SHORT EXERCISE:
Among the lines below, keep only those from the one containing "box = laid.optimalBoundingBox(False)" through the one containing "record = json.load(file)", and reproduce them exactly.

SUPPLIED RECORDS:
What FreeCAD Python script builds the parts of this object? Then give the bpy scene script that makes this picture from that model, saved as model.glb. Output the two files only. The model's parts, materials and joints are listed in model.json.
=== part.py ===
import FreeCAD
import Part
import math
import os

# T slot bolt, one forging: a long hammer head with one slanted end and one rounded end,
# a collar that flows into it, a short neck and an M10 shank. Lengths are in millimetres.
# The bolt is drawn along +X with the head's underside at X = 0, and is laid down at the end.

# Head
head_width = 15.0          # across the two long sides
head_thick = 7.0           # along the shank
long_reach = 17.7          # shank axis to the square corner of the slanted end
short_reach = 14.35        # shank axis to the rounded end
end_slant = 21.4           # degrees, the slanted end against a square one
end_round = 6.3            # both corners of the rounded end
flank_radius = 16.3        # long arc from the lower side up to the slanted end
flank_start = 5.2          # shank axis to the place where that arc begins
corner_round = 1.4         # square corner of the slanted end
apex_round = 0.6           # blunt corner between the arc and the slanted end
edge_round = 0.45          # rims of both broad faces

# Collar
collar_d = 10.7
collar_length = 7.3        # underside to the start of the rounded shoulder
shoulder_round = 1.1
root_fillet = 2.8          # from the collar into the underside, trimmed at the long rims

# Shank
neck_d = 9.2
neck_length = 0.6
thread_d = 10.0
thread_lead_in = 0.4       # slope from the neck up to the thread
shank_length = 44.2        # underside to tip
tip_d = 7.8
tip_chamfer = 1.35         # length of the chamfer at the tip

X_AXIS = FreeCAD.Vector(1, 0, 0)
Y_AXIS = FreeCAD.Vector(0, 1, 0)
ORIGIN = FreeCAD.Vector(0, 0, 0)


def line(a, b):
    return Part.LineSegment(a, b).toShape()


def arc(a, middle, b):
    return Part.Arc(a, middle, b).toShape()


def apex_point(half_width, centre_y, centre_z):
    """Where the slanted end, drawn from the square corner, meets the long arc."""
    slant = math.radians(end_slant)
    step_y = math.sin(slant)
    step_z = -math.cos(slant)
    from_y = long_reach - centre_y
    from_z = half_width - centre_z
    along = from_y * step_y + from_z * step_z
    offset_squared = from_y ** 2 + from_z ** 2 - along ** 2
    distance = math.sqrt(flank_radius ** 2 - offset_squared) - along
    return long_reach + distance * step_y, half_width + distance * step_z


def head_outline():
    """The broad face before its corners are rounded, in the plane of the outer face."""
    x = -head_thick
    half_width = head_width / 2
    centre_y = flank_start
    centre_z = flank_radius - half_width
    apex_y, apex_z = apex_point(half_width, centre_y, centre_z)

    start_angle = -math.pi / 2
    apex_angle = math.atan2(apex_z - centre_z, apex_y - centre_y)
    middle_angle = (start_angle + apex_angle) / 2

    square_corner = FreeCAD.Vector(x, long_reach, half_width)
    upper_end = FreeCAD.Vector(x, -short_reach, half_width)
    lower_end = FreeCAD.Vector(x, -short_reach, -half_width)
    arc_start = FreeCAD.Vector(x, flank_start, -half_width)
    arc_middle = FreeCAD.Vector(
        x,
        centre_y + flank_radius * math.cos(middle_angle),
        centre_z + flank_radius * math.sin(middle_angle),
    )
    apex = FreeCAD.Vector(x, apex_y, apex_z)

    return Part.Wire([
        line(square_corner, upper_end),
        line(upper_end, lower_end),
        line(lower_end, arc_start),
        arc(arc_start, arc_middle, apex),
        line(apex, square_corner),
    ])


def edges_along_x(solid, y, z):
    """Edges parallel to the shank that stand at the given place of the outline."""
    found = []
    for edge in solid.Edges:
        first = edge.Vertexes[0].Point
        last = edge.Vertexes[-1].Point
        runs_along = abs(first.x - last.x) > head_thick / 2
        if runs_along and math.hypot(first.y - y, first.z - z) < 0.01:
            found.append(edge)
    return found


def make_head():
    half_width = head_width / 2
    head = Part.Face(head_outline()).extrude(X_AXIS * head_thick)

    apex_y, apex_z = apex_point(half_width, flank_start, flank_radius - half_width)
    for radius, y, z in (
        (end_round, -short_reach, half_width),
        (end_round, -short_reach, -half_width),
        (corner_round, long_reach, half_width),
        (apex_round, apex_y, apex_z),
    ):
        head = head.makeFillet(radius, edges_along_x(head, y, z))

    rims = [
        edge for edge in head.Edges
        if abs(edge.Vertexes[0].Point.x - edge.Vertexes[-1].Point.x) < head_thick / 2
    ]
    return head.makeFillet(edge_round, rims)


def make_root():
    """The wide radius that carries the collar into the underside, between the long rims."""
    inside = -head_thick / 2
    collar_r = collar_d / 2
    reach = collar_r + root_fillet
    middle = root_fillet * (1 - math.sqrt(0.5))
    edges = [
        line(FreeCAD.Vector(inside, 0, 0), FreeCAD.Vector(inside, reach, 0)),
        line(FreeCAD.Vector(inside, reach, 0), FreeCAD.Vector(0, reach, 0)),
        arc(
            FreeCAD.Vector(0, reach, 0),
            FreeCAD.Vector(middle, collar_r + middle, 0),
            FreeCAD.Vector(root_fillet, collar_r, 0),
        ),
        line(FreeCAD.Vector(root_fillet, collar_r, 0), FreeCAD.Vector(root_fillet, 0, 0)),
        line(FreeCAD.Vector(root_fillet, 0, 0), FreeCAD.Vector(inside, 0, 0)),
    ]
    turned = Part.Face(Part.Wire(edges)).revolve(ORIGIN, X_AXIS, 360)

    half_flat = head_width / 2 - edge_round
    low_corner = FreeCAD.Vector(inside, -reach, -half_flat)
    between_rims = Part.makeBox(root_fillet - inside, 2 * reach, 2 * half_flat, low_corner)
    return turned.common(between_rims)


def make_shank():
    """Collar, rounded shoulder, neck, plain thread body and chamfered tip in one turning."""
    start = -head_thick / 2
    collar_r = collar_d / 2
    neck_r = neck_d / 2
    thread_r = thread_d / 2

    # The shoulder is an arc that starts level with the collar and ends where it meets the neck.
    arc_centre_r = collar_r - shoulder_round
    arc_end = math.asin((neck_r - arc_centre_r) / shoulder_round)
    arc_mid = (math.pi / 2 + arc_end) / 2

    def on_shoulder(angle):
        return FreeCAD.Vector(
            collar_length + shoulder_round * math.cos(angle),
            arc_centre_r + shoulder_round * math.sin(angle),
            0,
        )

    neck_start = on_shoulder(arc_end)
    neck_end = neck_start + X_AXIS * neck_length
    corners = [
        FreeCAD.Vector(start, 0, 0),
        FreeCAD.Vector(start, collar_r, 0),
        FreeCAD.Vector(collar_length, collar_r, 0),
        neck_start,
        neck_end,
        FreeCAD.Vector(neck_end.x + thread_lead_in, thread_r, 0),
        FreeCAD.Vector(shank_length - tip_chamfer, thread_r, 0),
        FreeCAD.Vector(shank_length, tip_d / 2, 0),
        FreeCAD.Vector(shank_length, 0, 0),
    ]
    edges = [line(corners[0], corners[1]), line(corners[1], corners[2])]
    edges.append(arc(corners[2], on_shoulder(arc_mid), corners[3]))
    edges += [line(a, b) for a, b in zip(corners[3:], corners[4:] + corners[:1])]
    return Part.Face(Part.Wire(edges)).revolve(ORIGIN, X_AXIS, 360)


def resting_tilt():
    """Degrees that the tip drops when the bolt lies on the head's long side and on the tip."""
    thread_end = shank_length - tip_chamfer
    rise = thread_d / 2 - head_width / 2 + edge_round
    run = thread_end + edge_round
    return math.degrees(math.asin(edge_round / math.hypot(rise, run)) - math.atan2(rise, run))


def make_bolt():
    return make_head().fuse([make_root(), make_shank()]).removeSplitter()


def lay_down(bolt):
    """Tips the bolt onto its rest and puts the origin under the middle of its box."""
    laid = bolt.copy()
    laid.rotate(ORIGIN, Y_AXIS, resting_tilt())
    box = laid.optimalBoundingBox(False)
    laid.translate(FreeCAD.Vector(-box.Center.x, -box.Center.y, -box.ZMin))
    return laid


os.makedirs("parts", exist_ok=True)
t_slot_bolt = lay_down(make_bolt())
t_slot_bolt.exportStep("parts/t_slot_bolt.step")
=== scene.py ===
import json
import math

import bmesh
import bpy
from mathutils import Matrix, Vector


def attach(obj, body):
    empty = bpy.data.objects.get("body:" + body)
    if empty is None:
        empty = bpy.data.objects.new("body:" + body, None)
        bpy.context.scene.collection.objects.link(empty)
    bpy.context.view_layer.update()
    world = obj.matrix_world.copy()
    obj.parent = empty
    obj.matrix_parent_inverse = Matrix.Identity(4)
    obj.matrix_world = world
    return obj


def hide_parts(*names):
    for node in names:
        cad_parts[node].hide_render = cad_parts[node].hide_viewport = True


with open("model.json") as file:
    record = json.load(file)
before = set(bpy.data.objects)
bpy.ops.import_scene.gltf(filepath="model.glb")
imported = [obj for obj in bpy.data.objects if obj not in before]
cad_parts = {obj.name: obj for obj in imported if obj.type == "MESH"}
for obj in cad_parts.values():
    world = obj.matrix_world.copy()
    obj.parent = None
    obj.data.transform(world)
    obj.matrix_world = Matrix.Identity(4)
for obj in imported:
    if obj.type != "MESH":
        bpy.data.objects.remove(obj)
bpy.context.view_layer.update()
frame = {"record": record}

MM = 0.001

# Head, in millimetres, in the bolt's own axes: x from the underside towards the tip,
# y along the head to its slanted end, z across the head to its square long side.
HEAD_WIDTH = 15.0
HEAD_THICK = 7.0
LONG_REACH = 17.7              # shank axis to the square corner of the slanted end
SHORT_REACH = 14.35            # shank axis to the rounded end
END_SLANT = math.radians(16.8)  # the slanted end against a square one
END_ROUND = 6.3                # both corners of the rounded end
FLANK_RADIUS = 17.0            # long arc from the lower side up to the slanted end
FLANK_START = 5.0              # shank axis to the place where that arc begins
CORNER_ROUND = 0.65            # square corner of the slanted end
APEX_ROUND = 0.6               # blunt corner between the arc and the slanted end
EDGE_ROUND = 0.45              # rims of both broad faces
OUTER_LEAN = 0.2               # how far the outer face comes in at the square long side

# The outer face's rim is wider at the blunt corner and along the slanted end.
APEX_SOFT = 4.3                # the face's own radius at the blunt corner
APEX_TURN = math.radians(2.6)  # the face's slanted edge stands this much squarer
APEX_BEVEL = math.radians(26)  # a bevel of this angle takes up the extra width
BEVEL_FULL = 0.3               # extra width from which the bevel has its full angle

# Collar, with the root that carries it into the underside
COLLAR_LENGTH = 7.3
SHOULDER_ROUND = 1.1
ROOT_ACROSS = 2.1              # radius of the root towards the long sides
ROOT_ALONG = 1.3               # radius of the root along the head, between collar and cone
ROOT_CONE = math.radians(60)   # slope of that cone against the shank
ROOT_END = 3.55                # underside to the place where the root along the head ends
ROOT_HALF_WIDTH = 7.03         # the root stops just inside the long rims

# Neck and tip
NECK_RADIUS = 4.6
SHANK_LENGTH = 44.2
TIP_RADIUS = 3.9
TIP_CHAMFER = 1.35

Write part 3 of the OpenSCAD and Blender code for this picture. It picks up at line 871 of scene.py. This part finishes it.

COMPLETE ANSWER:
    box = laid.optimalBoundingBox(False)
    laid.translate(FreeCAD.Vector(-box.Center.x, -box.Center.y, -box.ZMin))
    return laid


os.makedirs("parts", exist_ok=True)
t_slot_bolt = lay_down(make_bolt())
t_slot_bolt.exportStep("parts/t_slot_bolt.step")
=== scene.py ===
import json
import math

import bmesh
import bpy
from mathutils import Matrix, Vector


def attach(obj, body):
    empty = bpy.data.objects.get("body:" + body)
    if empty is None:
        empty = bpy.data.objects.new("body:" + body, None)
        bpy.context.scene.collection.objects.link(empty)
    bpy.context.view_layer.update()
    world = obj.matrix_world.copy()
    obj.parent = empty
    obj.matrix_parent_inverse = Matrix.Identity(4)
    obj.matrix_world = world
    return obj


def hide_parts(*names):
    for node in names:
        cad_parts[node].hide_render = cad_parts[node].hide_viewport = True


with open("model.json") as file:
    record = json.load(file)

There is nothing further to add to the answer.